Inverted residual blocks, while efficient in inference, incur high memory costs during training due to large intermediate activation maps (Chiang et al., 2022). MobileTL addresses this by training only batch normalization shift parameters, approximating activation backward passes using binary masks, and fine-tuning only top layers. This reduces per-block activation memory by up to 53% and FLOPs by 36% for MobileNetV3 without significant accuracy loss (Chiang et al., 2022). Reversible designs in U-Net architectures enable training of models 2–3× larger in memory-constrained environments (Pendse et al., 2021).

7. Extension Beyond Convolution: Hourglass MLPs and Beyond

The principle of inverted residual bottlenecks generalizes beyond convolutional architectures. In the "Hourglass" MLP paradigm (Chen et al., 2 Oct 2025), a fixed or learned random projection lifts the input to a high-dimensional space, where residual updates proceed through a narrow bottleneck before being added back at wide dimension. This pattern enables deeper and wider networks to achieve superior Pareto trade-offs, with scaling patterns opposite those in conventional (narrow–wide–narrow) MLPs. The architecture is extensible to attention-based transformers and encoder-decoder structures, further diversifying its applicability (Chen et al., 2 Oct 2025).
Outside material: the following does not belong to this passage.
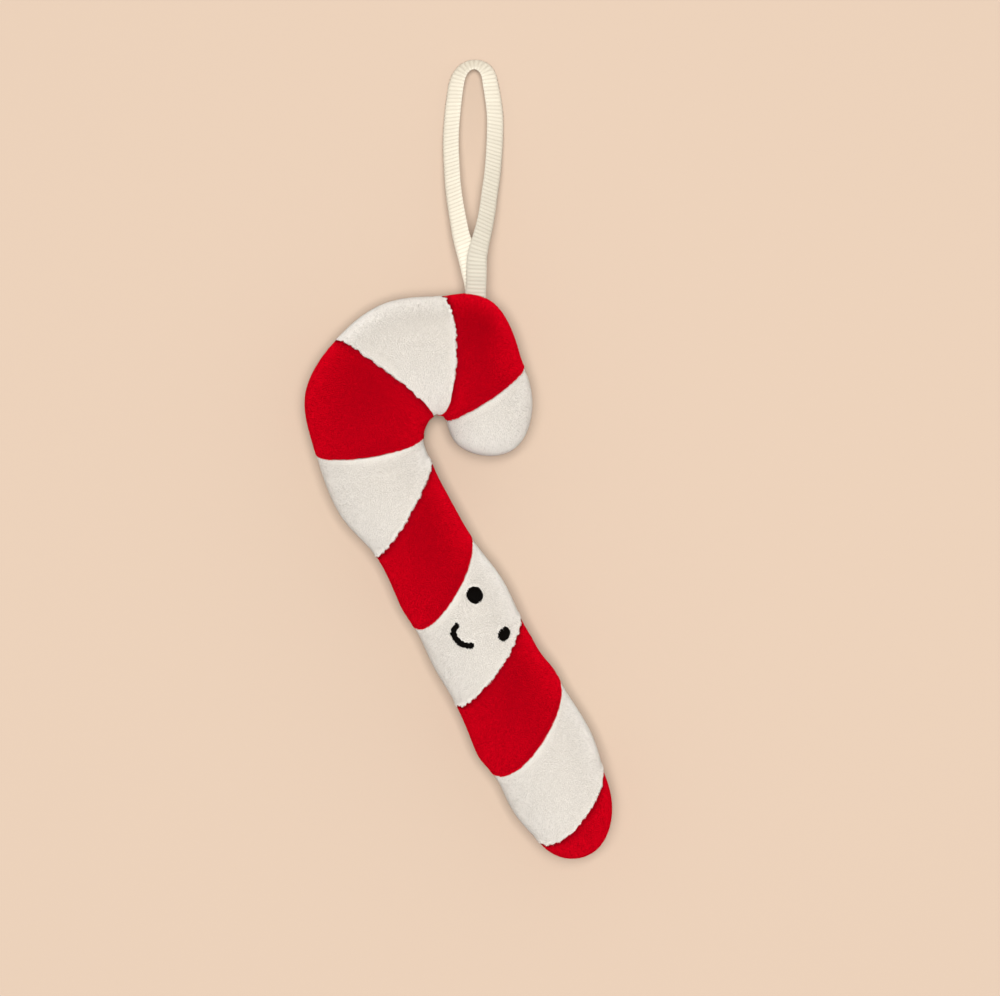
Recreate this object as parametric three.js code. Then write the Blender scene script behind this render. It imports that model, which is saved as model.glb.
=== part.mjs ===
// A stuffed plush candy cane with a smiling face, hung from a ribbon loop.
//
// Millimetres, +Z up. The cane lies on its back with the face up: the straight shaft runs along Y,
// the hook curls over towards +X at the top, and the ribbon loop leaves the crown of the hook.
// The origin is under the middle of the stuffed body, on the surface that it lies on.
//
// The body is one stuffed tube sewn from ten panels of red and white plush. Each panel is a solid
// of its own, from one seam to the next. A seam is a slanted ring round the tube.

import * as THREE from "three";

// ---- Driving dimensions ----------------------------------------------------------------------

const MID_HEIGHT = 11.4; // from the resting surface up to the middle of the tube
const SEAM_DEPTH = 11.6; // half the tube's thickness at a seam, where the panels pull in
const BELLY_DEPTH = 12.2; // half its thickness halfway between two seams
const SEAM_GAP = 0.3; // clear space between two panels
const FACE_GAP = 0.3; // clear space between the plush and the stitching of the face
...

Inverted residual bottlenecks have transformed the landscape of efficient neural network architecture design. Their geometric, statistical, and computational properties provide robust foundations for further innovation in both research and deployed systems. For detailed derivations, empirical validation, and implementation specifics, see (Sandler et al., 2018, Chen et al., 2 Oct 2025, Yang et al., 2021, Daquan et al., 2020, Pan et al., 27 May 2025, Pendse et al., 2021), and (Chiang et al., 2022).